NEPRA revises tariffs twice a year and updates the FPA monthly. Bookmark this page, and visit nepra.org.pk for official tariff orders whenever a new notification is announced.

Updated: May 2026 | Fact-checked against NEPRA Tariff Determination 2026 | Sources: NEPRA Official Notifications, Pakistan Today, Power Division Quarterly Report Q2 FY2026

Written by Saira Imran, an energy content specialist who has tracked NEPRA tariff changes since 2021 and reviewed electricity bills across five DISCO regions. All tariff figures in this article link to official NEPRA or Power Division sources.

FAQs

How much electricity unit price in Pakistan in 2026?

NEPRA’s 2026 tariff rates in Pakistan range from Rs. 4.78 to Rs. 62.47 per unit, depending on the consumer category.

What is a protected consumer in Pakistan’s electricity bill?

Protected consumers are those whose electricity usage stays below 200 units for the last six consecutive months. If you meet that condition, NEPRA places you in the protected category.

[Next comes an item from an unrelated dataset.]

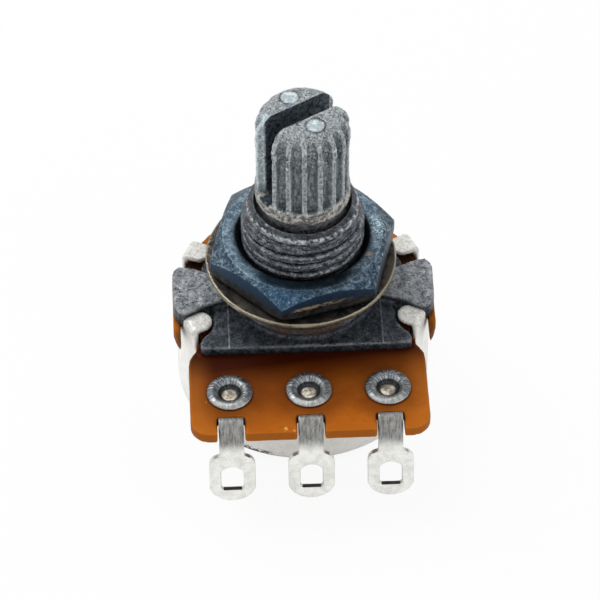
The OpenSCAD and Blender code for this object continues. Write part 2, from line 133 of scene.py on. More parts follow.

Why is my electricity bill so high even when the unit rate drops?

Your electricity bill in Pakistan is high because of five charges that stack on top of the published NEPRA unit rate:
Fuel Price Adjustment (FPA) — Rs. 1.42/unit for April 2026
Financing Cost (FC) Surcharge — Rs. 3.82/unit (March–June 2026)
Quarterly Tariff Adjustment (QTA) — varies by DISCO
General Sales Tax (GST) — 18% on the full bill (raised in Finance Bill 2026)
Electricity duty and meter rent
Together, these charges push your effective per-unit cost by 35–45% above the NEPRA-published slab rate.

Will electricity prices increase further in 2026?

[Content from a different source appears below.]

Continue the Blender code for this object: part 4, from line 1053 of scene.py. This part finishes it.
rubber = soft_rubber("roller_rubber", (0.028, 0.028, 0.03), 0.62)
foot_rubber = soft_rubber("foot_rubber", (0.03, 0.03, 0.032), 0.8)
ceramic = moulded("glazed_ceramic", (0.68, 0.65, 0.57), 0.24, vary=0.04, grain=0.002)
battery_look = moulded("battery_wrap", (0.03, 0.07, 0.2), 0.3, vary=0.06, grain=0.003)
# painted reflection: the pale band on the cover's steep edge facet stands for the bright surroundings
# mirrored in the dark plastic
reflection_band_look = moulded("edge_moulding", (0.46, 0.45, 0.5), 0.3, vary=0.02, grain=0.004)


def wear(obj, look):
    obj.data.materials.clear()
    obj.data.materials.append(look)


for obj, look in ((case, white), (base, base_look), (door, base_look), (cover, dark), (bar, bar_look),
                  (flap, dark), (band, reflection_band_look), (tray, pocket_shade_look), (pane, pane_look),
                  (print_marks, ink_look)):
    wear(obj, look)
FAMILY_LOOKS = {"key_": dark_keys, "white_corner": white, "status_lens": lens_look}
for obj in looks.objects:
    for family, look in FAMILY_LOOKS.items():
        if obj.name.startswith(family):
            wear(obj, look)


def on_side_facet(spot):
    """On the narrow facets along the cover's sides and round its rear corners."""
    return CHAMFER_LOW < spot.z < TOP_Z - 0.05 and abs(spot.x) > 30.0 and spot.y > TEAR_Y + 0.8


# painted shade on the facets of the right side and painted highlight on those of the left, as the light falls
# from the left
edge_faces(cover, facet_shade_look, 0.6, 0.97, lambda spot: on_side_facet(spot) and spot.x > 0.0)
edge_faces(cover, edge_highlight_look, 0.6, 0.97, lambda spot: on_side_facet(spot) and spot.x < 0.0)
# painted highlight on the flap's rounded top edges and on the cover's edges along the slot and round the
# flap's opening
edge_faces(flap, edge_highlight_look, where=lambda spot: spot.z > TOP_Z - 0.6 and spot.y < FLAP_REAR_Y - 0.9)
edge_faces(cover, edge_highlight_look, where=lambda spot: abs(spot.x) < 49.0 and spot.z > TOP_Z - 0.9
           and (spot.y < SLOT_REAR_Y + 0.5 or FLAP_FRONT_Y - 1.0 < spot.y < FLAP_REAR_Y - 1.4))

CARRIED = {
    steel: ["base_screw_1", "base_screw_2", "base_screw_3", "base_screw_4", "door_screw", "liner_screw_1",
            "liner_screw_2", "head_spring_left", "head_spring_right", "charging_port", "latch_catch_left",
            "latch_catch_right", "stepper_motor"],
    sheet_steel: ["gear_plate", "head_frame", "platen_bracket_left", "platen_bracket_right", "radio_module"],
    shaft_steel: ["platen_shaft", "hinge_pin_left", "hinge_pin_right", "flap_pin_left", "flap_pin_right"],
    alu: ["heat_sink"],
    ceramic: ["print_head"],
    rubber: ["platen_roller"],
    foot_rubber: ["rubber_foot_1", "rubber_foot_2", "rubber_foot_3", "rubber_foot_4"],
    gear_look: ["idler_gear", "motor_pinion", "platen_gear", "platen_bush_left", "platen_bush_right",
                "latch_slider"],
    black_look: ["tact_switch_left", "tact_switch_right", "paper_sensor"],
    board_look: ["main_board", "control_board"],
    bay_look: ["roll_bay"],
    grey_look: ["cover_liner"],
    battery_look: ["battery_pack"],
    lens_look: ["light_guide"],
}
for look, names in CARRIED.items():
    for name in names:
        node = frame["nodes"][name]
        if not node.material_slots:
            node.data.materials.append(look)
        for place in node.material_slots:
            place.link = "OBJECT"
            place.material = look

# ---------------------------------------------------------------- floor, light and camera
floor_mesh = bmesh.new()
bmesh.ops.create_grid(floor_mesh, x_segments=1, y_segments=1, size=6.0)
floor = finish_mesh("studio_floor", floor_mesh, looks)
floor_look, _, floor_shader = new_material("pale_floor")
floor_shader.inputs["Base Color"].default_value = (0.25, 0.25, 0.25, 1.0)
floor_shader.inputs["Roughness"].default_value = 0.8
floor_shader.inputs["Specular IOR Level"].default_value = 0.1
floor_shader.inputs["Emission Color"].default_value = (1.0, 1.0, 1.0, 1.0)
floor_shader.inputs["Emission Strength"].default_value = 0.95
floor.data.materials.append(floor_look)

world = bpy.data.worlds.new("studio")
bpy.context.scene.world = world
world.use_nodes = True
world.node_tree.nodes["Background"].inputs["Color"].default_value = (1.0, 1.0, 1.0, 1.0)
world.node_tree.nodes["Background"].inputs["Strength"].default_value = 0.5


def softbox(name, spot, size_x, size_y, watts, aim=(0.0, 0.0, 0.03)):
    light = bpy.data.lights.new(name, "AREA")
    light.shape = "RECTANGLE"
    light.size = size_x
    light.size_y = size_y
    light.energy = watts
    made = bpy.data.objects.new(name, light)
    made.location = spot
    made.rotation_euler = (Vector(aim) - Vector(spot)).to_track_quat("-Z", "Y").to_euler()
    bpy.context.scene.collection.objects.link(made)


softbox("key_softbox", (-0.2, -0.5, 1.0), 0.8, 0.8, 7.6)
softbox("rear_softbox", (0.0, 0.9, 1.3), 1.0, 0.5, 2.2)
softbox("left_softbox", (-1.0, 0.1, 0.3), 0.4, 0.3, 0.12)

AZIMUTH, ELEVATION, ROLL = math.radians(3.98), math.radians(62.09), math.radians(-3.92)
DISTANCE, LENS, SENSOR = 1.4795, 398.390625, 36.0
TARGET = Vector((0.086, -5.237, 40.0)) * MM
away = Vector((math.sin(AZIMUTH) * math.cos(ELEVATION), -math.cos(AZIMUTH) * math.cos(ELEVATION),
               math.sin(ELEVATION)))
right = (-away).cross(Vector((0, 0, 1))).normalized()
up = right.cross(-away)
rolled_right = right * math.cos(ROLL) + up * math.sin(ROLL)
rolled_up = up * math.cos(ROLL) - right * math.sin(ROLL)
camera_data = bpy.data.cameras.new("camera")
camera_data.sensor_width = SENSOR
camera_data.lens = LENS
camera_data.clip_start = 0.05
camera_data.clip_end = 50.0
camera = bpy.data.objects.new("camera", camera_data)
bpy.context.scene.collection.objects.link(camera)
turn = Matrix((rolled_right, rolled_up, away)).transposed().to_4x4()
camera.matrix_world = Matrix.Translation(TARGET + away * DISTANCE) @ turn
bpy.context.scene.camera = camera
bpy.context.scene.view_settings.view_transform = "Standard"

Electricity prices in 2026 are stable for now, as the base tariff has not increased. However, temporary surcharges still apply, and new pricing from July may change bills again. Overall, long-term relief is unlikely due to ongoing structural issues in the power sector.

What is FPA in the electricity bill in Pakistan?

FPA stands for Fuel Price Adjustment. It is a monthly variable charge that NEPRA adds to — or subtracts from — your bill to reflect changes in the cost of fuel used to generate electricity that month.